### Stated problem
Nothing outside the stretch should be returned: give exactly the lines from the line containing "What three.js and" through the line containing "import Module from 'manifold-3d';", including both.

### Data rows
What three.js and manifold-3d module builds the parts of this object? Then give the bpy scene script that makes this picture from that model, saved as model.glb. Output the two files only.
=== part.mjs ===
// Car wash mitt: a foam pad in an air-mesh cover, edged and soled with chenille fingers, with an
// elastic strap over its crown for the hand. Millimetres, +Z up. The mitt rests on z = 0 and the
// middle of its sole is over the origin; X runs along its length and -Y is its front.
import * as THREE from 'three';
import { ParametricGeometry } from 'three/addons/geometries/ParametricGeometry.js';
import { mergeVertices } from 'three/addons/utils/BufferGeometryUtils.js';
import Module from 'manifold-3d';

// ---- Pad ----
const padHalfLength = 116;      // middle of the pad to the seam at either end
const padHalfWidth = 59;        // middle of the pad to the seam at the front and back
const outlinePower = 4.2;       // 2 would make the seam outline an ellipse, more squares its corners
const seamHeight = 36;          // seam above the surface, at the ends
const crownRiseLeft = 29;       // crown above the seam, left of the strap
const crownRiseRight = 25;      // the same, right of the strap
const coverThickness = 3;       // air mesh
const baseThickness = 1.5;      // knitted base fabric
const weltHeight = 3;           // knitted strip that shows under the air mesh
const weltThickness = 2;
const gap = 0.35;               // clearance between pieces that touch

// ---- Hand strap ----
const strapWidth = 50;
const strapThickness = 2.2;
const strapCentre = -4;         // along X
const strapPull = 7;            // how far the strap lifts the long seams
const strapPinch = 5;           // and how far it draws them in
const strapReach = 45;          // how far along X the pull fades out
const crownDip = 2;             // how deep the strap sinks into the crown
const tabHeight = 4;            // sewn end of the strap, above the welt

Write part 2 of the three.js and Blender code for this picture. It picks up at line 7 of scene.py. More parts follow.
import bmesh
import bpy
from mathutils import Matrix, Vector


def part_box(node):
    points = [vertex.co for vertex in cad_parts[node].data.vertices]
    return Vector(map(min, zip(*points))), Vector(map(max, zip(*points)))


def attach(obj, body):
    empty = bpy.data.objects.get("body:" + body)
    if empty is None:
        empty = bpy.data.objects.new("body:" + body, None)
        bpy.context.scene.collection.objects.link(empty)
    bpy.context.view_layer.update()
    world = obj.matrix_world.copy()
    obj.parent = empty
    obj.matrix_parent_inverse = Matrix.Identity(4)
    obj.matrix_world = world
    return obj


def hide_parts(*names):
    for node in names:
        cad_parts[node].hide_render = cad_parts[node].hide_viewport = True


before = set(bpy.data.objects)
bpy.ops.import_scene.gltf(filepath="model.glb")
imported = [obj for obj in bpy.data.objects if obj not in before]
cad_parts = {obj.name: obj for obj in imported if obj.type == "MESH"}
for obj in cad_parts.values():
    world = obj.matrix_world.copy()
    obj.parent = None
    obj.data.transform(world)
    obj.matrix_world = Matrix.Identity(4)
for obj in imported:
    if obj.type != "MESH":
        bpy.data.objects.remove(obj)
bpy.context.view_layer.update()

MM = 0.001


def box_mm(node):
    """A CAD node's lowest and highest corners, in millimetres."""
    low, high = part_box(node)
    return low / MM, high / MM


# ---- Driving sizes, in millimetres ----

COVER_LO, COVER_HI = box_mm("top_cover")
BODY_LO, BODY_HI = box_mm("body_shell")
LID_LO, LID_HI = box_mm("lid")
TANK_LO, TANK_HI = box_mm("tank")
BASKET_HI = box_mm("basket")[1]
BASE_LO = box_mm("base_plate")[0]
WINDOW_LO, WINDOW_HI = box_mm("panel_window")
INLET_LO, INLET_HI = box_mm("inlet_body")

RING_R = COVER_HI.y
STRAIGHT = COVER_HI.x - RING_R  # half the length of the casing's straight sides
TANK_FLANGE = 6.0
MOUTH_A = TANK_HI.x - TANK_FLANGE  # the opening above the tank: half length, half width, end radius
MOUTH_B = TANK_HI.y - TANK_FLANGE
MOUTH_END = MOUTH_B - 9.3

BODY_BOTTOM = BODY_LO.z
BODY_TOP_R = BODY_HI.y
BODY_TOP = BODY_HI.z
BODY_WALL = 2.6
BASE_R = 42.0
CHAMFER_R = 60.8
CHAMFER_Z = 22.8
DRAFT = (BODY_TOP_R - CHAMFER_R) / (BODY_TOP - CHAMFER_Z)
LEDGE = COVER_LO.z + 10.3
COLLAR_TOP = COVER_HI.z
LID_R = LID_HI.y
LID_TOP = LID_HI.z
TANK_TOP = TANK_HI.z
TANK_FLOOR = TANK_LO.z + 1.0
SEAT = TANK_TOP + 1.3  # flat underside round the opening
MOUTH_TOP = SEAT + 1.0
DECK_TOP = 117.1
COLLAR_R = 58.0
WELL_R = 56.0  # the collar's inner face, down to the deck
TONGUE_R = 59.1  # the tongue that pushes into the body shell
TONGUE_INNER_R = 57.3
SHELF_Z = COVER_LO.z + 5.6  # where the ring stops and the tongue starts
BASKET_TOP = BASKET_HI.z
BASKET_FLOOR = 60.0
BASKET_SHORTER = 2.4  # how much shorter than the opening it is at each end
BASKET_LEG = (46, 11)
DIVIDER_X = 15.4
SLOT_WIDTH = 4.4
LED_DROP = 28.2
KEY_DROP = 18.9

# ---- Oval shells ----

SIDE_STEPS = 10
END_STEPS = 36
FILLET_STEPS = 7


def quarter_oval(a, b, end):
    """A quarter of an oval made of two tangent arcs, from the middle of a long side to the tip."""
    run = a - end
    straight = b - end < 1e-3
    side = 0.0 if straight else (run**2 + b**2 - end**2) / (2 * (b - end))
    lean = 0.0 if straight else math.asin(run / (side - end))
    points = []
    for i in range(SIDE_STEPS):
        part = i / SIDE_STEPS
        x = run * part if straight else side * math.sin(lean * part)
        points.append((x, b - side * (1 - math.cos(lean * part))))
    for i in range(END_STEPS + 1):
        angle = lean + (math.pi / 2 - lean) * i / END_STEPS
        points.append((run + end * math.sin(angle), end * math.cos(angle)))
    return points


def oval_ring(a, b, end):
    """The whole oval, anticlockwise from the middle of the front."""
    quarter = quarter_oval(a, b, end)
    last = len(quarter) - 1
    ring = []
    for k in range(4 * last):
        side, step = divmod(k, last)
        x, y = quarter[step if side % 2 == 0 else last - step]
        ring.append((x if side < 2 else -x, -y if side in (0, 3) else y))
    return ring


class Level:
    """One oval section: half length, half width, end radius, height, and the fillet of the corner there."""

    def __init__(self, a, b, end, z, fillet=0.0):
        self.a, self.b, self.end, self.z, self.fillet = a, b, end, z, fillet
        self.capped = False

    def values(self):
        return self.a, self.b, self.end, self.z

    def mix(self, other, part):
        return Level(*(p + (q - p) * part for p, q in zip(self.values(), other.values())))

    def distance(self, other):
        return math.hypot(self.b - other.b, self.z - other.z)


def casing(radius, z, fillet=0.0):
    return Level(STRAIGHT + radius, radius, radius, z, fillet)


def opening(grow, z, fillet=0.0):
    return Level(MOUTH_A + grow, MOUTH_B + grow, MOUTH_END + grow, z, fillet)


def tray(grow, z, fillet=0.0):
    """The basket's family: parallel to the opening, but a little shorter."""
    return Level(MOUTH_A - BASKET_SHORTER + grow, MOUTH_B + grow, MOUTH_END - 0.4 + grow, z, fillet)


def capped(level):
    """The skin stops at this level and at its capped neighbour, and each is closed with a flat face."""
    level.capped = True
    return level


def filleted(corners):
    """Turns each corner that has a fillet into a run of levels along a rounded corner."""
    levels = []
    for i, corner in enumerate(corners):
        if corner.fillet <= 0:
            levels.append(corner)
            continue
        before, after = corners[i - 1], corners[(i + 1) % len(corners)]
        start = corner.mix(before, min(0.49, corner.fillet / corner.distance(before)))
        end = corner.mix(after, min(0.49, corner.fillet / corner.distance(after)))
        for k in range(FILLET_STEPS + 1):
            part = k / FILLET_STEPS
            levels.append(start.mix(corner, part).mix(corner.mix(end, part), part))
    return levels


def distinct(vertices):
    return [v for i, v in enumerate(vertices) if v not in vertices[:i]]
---
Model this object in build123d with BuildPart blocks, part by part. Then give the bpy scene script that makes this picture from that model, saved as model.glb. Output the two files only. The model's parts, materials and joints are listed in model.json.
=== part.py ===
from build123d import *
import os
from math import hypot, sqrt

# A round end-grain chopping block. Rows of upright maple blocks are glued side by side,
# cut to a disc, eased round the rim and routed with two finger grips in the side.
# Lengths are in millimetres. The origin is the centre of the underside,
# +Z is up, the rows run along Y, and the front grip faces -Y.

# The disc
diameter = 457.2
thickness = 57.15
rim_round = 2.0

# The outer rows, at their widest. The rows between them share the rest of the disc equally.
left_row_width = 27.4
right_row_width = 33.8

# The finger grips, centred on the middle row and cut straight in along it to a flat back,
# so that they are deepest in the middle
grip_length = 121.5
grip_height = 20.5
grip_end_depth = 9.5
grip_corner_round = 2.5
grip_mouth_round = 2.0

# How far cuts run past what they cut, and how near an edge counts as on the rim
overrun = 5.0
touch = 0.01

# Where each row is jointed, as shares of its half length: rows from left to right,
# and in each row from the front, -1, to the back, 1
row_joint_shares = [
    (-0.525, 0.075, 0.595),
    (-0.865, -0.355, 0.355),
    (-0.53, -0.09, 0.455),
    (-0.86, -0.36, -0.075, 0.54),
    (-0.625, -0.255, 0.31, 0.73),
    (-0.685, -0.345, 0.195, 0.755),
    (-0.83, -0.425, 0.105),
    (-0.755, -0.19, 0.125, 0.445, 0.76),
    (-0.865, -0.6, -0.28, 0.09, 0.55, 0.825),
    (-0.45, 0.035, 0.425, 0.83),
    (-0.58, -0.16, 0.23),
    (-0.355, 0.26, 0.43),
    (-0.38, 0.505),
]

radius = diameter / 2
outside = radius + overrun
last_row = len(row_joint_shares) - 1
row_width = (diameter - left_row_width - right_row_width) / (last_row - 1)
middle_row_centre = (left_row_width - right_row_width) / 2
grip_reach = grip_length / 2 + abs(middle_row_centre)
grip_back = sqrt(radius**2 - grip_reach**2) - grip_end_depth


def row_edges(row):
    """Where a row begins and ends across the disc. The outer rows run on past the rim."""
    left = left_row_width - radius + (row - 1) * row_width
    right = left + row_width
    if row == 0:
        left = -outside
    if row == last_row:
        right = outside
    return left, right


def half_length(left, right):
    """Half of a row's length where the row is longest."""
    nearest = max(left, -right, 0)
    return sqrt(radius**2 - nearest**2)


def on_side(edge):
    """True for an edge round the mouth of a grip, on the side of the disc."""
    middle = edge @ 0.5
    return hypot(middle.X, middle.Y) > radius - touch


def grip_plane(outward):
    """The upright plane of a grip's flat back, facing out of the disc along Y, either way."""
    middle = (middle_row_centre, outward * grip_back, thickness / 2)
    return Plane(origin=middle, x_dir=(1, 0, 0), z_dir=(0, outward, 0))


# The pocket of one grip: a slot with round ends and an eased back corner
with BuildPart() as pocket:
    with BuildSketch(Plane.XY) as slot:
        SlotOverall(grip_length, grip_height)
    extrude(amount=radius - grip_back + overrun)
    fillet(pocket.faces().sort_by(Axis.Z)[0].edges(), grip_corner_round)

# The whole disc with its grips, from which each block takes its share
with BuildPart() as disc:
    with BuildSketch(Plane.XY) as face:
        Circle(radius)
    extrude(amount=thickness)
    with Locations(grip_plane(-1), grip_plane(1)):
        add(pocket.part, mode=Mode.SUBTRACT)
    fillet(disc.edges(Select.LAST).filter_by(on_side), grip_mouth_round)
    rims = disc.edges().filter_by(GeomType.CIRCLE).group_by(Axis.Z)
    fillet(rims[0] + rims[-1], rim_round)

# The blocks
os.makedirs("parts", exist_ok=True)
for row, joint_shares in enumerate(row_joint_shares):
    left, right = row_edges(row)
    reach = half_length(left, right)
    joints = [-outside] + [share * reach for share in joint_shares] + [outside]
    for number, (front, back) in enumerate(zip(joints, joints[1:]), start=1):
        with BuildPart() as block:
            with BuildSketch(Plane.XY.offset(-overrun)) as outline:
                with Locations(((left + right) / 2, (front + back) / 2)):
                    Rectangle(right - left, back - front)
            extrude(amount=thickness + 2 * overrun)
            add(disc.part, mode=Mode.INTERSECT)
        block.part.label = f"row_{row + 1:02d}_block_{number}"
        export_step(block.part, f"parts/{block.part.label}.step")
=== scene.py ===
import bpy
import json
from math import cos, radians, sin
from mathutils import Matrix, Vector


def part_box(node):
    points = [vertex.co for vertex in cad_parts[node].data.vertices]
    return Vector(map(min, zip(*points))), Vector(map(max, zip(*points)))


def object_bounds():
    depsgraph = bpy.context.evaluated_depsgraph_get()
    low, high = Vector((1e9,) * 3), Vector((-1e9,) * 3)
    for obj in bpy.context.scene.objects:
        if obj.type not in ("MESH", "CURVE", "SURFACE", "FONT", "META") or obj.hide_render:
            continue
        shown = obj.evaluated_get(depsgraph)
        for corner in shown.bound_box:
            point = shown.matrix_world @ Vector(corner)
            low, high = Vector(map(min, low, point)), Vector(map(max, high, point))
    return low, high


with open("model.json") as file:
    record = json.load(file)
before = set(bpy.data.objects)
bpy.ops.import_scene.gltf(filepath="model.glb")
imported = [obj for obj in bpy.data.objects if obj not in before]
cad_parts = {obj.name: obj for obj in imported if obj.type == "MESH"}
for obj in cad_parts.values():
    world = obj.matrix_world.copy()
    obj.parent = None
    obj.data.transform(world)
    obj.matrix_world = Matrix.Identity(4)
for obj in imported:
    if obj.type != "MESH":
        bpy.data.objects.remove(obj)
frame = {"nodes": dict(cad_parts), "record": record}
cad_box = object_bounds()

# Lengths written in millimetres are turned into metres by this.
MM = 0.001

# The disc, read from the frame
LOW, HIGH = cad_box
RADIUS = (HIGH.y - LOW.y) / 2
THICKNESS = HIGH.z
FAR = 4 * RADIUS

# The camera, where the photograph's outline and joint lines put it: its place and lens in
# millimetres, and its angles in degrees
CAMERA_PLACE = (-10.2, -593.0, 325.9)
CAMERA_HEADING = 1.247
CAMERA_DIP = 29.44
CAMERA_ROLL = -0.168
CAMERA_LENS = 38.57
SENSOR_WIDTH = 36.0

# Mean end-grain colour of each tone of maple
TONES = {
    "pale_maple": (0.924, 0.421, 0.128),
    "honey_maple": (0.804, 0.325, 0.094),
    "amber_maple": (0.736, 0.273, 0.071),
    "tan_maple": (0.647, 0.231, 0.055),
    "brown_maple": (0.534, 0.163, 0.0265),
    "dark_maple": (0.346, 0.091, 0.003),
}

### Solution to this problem
What three.js and manifold-3d module builds the parts of this object? Then give the bpy scene script that makes this picture from that model, saved as model.glb. Output the two files only.
=== part.mjs ===
// Car wash mitt: a foam pad in an air-mesh cover, edged and soled with chenille fingers, with an
// elastic strap over its crown for the hand. Millimetres, +Z up. The mitt rests on z = 0 and the
// middle of its sole is over the origin; X runs along its length and -Y is its front.
import * as THREE from 'three';
import { ParametricGeometry } from 'three/addons/geometries/ParametricGeometry.js';
import { mergeVertices } from 'three/addons/utils/BufferGeometryUtils.js';
import Module from 'manifold-3d';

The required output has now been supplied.